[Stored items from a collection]
>> START

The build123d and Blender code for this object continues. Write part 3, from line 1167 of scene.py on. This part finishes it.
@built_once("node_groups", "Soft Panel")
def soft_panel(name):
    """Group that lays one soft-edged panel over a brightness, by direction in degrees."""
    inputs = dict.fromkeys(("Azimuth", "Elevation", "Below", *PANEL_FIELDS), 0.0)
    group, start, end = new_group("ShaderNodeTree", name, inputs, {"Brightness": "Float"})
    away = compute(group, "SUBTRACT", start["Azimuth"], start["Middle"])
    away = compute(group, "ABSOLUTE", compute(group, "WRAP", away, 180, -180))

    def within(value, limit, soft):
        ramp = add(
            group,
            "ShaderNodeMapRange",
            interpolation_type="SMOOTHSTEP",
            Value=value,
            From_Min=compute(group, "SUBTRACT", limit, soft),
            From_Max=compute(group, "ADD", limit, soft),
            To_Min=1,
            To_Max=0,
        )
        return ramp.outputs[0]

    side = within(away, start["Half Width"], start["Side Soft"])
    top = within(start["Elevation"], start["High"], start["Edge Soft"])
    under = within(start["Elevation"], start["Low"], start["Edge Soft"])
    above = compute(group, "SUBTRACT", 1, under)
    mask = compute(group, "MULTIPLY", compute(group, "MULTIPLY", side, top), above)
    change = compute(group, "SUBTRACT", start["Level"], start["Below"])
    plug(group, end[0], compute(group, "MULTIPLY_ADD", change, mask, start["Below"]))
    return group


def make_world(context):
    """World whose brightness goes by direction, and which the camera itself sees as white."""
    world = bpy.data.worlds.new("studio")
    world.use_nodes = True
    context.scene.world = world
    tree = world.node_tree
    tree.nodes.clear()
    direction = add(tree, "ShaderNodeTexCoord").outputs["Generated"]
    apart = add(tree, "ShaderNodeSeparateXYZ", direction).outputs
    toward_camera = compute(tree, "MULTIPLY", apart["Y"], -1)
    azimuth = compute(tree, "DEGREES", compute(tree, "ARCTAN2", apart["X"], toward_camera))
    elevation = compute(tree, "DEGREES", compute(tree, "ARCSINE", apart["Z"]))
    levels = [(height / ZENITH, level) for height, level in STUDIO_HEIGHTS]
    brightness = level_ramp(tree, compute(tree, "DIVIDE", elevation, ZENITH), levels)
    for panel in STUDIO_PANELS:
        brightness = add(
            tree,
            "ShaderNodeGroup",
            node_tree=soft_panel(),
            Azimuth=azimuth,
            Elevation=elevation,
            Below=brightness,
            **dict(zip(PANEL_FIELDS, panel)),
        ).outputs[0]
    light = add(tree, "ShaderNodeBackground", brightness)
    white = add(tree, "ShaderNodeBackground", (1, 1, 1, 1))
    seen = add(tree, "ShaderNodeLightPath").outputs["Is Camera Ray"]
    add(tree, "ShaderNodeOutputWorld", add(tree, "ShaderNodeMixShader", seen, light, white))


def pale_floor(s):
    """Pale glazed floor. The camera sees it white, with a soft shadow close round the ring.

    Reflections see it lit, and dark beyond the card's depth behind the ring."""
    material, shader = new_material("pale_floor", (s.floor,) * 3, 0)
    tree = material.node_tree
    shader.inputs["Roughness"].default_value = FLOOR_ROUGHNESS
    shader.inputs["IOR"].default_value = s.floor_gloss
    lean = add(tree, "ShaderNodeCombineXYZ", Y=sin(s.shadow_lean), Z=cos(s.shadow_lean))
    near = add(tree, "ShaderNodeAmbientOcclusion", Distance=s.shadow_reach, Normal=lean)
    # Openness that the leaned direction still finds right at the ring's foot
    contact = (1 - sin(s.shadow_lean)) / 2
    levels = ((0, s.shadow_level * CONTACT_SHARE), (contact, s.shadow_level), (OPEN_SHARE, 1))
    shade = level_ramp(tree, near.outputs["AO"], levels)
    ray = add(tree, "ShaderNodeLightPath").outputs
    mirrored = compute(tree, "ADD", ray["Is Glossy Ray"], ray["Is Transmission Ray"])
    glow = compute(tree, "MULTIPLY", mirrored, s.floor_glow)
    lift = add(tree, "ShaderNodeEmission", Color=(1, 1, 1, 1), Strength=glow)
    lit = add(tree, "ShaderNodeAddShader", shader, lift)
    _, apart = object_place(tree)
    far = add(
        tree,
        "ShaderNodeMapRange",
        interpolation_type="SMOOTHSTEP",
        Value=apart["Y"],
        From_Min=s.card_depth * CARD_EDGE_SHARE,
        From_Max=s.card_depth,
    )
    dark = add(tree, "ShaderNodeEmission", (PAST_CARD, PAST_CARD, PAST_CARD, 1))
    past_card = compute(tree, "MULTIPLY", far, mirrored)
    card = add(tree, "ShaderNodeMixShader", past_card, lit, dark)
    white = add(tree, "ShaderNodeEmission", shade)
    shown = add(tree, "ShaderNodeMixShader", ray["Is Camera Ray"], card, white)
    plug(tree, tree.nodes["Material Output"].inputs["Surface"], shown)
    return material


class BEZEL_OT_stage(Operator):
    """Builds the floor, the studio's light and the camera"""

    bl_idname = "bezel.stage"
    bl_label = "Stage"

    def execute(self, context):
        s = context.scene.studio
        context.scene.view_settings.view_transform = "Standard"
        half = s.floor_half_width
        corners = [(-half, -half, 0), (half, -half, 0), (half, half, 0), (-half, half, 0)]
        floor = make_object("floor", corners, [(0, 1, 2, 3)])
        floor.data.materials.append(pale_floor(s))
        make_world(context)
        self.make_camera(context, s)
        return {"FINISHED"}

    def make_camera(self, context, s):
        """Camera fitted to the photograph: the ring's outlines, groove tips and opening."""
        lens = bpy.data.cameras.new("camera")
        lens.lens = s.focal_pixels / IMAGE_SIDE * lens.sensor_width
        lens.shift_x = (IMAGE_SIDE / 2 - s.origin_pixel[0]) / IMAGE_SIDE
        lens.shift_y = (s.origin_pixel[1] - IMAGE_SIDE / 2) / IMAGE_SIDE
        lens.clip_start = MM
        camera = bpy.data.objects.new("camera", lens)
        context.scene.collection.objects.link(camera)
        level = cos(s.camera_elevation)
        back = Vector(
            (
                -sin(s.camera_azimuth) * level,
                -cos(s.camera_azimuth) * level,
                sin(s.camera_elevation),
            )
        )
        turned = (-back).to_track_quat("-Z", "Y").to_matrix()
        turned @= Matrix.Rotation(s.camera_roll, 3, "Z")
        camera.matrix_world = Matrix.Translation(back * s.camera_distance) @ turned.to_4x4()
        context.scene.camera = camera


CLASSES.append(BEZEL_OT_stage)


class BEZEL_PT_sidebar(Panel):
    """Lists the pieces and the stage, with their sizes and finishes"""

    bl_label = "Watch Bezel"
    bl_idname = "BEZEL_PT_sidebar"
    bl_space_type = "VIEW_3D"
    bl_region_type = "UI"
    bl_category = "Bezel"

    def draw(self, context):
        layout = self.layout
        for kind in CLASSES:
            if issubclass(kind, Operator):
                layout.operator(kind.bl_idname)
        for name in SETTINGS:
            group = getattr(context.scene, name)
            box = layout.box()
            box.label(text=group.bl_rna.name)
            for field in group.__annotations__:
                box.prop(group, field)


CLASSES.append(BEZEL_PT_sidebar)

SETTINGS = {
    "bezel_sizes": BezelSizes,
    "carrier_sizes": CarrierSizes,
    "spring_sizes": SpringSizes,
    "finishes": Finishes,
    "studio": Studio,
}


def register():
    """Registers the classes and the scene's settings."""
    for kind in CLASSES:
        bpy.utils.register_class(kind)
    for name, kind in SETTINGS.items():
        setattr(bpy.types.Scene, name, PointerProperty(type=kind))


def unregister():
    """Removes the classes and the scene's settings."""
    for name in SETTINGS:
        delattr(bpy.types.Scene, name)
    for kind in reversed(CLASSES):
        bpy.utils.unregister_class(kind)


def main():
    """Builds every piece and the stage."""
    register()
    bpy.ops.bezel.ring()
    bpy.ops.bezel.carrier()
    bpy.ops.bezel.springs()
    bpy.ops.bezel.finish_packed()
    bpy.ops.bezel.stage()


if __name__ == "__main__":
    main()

>> END
>> START

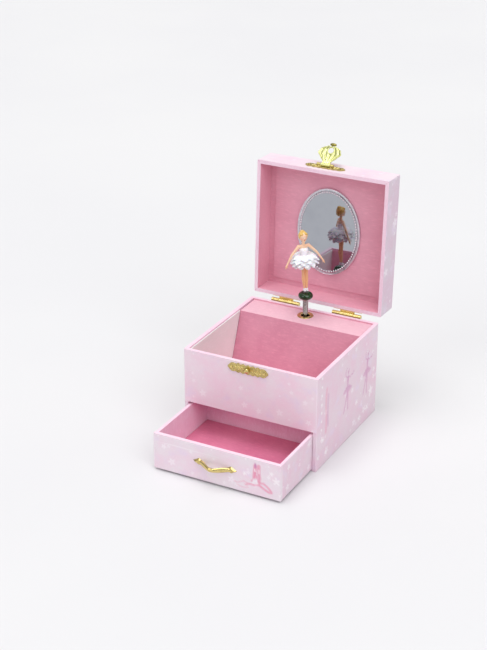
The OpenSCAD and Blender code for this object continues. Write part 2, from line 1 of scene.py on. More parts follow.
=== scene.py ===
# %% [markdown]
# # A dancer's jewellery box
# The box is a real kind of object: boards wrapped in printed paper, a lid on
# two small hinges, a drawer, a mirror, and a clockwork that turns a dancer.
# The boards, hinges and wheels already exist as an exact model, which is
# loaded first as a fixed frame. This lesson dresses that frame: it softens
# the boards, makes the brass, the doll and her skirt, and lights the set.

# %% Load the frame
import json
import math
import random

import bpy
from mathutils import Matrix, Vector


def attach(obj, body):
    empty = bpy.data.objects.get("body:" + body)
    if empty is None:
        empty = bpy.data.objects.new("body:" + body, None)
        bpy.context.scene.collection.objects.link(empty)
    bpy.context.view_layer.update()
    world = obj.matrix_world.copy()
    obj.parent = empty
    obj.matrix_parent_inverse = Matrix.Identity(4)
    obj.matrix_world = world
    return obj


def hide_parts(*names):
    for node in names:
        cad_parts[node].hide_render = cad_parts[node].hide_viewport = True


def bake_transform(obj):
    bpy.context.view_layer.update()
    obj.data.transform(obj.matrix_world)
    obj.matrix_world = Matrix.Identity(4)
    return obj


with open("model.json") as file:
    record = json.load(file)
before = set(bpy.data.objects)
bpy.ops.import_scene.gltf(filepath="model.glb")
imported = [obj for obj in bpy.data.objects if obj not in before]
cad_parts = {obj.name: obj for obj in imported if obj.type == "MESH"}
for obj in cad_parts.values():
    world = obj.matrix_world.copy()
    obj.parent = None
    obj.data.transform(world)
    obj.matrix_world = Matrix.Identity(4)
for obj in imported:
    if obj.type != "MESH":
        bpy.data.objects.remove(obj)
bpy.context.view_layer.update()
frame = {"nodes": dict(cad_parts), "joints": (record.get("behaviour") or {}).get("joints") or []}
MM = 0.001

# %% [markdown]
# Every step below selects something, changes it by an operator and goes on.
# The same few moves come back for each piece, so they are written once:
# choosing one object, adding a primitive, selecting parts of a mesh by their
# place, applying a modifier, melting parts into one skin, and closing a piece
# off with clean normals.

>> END

Task brief → Extract the run of lines that opens with the line containing "The build123d and" and closes with the line containing "return group"; reproduce it exactly and add nothing.

Expected answer →
The build123d and Blender code for this object continues. Write part 3, from line 1167 of scene.py on. This part finishes it.
@built_once("node_groups", "Soft Panel")
def soft_panel(name):
    """Group that lays one soft-edged panel over a brightness, by direction in degrees."""
    inputs = dict.fromkeys(("Azimuth", "Elevation", "Below", *PANEL_FIELDS), 0.0)
    group, start, end = new_group("ShaderNodeTree", name, inputs, {"Brightness": "Float"})
    away = compute(group, "SUBTRACT", start["Azimuth"], start["Middle"])
    away = compute(group, "ABSOLUTE", compute(group, "WRAP", away, 180, -180))

    def within(value, limit, soft):
        ramp = add(
            group,
            "ShaderNodeMapRange",
            interpolation_type="SMOOTHSTEP",
            Value=value,
            From_Min=compute(group, "SUBTRACT", limit, soft),
            From_Max=compute(group, "ADD", limit, soft),
            To_Min=1,
            To_Max=0,
        )
        return ramp.outputs[0]

    side = within(away, start["Half Width"], start["Side Soft"])
    top = within(start["Elevation"], start["High"], start["Edge Soft"])
    under = within(start["Elevation"], start["Low"], start["Edge Soft"])
    above = compute(group, "SUBTRACT", 1, under)
    mask = compute(group, "MULTIPLY", compute(group, "MULTIPLY", side, top), above)
    change = compute(group, "SUBTRACT", start["Level"], start["Below"])
    plug(group, end[0], compute(group, "MULTIPLY_ADD", change, mask, start["Below"]))
    return group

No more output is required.